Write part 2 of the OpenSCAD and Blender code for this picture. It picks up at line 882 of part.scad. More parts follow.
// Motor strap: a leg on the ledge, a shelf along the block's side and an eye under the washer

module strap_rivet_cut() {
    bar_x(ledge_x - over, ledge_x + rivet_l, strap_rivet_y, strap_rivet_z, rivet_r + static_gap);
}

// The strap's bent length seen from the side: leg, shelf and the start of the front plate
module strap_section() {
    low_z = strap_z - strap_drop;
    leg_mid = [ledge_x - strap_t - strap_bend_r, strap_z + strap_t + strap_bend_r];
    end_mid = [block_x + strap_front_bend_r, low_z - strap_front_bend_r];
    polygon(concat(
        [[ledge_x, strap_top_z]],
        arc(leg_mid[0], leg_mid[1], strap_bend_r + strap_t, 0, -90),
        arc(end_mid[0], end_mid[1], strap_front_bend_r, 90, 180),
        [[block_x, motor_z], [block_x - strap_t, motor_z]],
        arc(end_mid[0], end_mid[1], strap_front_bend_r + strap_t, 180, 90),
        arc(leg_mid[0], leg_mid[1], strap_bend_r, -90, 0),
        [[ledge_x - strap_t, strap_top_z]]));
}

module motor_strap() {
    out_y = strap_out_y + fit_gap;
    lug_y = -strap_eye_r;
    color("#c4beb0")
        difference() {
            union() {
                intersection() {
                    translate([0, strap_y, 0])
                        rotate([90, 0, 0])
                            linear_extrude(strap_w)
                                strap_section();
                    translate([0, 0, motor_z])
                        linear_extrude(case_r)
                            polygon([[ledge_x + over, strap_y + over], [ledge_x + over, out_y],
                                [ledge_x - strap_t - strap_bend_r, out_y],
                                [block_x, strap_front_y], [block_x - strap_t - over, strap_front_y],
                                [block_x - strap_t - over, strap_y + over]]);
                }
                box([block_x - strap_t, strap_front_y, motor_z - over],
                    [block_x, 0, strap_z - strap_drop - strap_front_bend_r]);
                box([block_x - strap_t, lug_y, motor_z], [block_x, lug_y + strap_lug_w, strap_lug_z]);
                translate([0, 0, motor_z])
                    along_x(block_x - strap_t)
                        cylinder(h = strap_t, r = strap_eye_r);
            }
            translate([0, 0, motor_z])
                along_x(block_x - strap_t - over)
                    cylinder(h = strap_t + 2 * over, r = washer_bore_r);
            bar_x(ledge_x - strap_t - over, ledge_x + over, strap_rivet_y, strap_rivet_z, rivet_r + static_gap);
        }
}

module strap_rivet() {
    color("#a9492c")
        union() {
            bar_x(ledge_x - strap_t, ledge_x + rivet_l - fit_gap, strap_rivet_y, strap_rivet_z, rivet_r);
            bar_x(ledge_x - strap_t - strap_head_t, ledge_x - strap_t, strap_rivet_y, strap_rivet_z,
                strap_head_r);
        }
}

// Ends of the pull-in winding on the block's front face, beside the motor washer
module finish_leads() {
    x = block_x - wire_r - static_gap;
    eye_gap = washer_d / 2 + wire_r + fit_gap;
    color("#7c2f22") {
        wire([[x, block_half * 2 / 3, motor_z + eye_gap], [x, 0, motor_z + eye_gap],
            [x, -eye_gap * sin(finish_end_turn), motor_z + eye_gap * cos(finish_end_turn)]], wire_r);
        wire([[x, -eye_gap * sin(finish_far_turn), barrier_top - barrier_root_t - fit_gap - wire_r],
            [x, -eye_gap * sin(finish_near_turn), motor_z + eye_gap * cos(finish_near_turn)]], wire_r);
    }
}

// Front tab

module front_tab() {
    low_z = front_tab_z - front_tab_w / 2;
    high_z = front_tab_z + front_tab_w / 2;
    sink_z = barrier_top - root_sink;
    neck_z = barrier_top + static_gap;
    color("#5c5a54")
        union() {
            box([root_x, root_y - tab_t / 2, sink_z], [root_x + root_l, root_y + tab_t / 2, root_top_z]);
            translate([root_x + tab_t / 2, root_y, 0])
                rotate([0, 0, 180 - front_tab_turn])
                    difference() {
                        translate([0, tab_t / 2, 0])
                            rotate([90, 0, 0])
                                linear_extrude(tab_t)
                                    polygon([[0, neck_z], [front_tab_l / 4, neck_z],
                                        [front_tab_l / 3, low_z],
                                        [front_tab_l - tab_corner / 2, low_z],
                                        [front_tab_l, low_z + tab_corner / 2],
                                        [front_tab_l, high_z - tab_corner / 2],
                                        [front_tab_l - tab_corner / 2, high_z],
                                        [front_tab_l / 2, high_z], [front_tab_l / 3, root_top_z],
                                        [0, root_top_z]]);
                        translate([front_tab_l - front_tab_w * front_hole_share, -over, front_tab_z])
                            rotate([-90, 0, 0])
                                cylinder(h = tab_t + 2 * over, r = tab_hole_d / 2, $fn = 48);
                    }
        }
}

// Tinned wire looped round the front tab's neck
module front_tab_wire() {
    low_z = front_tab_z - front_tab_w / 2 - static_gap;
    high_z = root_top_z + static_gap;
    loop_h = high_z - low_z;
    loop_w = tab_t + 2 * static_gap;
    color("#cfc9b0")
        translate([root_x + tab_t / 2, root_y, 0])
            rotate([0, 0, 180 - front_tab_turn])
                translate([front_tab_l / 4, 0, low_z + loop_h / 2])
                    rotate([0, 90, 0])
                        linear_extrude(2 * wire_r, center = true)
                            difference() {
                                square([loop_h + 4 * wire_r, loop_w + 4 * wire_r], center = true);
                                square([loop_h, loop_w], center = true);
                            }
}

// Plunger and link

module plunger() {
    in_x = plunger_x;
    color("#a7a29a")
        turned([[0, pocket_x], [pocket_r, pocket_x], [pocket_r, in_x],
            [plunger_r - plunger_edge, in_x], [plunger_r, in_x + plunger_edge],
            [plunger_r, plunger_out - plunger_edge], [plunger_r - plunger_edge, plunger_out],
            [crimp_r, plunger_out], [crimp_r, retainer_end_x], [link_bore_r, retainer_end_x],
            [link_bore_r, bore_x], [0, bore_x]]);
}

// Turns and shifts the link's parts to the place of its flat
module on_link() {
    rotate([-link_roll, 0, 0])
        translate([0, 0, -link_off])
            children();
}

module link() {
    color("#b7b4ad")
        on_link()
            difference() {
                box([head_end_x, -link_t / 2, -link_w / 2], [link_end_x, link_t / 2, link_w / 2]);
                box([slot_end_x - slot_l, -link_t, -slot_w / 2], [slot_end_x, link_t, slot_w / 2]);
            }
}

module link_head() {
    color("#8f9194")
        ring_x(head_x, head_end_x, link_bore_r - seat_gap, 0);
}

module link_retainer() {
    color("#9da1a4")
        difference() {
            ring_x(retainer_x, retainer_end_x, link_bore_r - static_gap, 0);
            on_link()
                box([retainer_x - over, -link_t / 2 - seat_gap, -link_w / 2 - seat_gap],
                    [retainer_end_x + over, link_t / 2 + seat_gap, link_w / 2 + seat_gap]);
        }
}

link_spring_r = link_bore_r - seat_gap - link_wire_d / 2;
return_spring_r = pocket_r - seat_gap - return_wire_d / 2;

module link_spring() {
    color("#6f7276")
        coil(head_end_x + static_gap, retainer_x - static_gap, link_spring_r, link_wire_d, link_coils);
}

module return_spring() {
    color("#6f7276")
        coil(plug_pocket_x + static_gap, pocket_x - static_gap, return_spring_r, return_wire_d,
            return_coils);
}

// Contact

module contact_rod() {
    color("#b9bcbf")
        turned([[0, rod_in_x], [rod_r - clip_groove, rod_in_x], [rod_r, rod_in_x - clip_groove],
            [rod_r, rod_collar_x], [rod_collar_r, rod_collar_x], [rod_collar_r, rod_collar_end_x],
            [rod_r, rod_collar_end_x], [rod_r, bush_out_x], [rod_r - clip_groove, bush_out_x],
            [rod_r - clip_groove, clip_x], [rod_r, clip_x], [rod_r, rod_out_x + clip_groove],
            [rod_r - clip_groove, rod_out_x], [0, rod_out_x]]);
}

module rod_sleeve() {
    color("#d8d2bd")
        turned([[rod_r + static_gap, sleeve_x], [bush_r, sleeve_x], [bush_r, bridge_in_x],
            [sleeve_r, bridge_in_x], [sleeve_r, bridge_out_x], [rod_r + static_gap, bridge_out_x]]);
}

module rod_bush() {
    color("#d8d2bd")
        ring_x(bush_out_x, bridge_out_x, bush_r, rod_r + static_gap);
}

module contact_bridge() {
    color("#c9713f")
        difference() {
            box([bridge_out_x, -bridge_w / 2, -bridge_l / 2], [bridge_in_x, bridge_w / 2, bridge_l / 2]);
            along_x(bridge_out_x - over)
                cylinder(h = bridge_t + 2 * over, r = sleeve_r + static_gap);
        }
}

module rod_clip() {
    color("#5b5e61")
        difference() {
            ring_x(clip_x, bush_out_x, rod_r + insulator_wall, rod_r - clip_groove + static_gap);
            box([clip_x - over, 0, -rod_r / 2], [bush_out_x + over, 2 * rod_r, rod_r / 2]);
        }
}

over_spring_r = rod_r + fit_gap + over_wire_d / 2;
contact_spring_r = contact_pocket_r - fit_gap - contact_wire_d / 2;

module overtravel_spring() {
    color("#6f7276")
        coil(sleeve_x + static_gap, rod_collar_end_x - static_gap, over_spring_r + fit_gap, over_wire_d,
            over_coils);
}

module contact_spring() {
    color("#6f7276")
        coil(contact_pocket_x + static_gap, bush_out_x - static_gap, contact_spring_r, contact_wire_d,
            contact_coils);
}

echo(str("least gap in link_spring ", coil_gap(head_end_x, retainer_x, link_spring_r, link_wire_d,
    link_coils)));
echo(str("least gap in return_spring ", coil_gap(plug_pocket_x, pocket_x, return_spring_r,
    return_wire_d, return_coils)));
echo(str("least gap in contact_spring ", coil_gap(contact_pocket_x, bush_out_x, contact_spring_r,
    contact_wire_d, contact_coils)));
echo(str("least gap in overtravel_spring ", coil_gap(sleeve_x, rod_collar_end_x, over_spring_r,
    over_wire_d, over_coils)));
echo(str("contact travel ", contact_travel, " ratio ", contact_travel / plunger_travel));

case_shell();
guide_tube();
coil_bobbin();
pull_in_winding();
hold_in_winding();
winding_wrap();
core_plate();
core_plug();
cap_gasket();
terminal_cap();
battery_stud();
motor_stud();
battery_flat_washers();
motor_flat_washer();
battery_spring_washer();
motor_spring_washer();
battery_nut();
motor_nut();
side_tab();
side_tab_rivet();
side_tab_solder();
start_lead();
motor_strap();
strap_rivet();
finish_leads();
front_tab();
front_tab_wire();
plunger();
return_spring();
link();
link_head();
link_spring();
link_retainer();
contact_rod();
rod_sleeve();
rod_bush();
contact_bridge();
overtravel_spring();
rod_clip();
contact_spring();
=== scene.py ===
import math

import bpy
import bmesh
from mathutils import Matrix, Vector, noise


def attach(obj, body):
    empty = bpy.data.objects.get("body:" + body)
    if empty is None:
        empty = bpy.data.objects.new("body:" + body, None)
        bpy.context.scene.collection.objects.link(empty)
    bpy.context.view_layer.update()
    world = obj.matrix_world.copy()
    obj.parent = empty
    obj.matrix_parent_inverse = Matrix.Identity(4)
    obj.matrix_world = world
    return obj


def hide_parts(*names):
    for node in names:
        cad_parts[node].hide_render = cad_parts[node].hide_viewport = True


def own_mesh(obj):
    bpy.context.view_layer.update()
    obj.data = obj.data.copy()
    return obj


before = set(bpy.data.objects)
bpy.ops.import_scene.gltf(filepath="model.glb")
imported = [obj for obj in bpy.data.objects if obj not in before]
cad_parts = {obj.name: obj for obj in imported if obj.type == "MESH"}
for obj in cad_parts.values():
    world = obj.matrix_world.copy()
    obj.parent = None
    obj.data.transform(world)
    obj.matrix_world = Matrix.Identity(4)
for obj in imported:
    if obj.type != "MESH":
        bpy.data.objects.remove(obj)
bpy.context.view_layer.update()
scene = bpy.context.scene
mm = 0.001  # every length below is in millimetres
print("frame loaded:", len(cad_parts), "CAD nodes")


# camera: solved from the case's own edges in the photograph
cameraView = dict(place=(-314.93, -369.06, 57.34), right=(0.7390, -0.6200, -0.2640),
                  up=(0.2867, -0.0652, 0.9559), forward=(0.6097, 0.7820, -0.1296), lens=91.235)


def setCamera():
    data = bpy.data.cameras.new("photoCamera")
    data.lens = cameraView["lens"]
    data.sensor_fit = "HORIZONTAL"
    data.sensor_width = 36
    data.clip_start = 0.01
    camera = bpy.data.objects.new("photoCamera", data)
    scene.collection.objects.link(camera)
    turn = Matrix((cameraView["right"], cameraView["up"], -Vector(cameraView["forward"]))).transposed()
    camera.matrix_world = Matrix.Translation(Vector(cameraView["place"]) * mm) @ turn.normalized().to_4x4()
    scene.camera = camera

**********

### Aim
Print the lines from the line with "case_shell();" to the line with "bpy.data.objects.remove(obj)" exactly, and print nothing else. Both of those lines are included.

### Expected answer
case_shell();
guide_tube();
coil_bobbin();
pull_in_winding();
hold_in_winding();
winding_wrap();
core_plate();
core_plug();
cap_gasket();
terminal_cap();
battery_stud();
motor_stud();
battery_flat_washers();
motor_flat_washer();
battery_spring_washer();
motor_spring_washer();
battery_nut();
motor_nut();
side_tab();
side_tab_rivet();
side_tab_solder();
start_lead();
motor_strap();
strap_rivet();
finish_leads();
front_tab();
front_tab_wire();
plunger();
return_spring();
link();
link_head();
link_spring();
link_retainer();
contact_rod();
rod_sleeve();
rod_bush();
contact_bridge();
overtravel_spring();
rod_clip();
contact_spring();
=== scene.py ===
import math

import bpy
import bmesh
from mathutils import Matrix, Vector, noise


def attach(obj, body):
    empty = bpy.data.objects.get("body:" + body)
    if empty is None:
        empty = bpy.data.objects.new("body:" + body, None)
        bpy.context.scene.collection.objects.link(empty)
    bpy.context.view_layer.update()
    world = obj.matrix_world.copy()
    obj.parent = empty
    obj.matrix_parent_inverse = Matrix.Identity(4)
    obj.matrix_world = world
    return obj


def hide_parts(*names):
    for node in names:
        cad_parts[node].hide_render = cad_parts[node].hide_viewport = True


def own_mesh(obj):
    bpy.context.view_layer.update()
    obj.data = obj.data.copy()
    return obj


before = set(bpy.data.objects)
bpy.ops.import_scene.gltf(filepath="model.glb")
imported = [obj for obj in bpy.data.objects if obj not in before]
cad_parts = {obj.name: obj for obj in imported if obj.type == "MESH"}
for obj in cad_parts.values():
    world = obj.matrix_world.copy()
    obj.parent = None
    obj.data.transform(world)
    obj.matrix_world = Matrix.Identity(4)
for obj in imported:
    if obj.type != "MESH":
        bpy.data.objects.remove(obj)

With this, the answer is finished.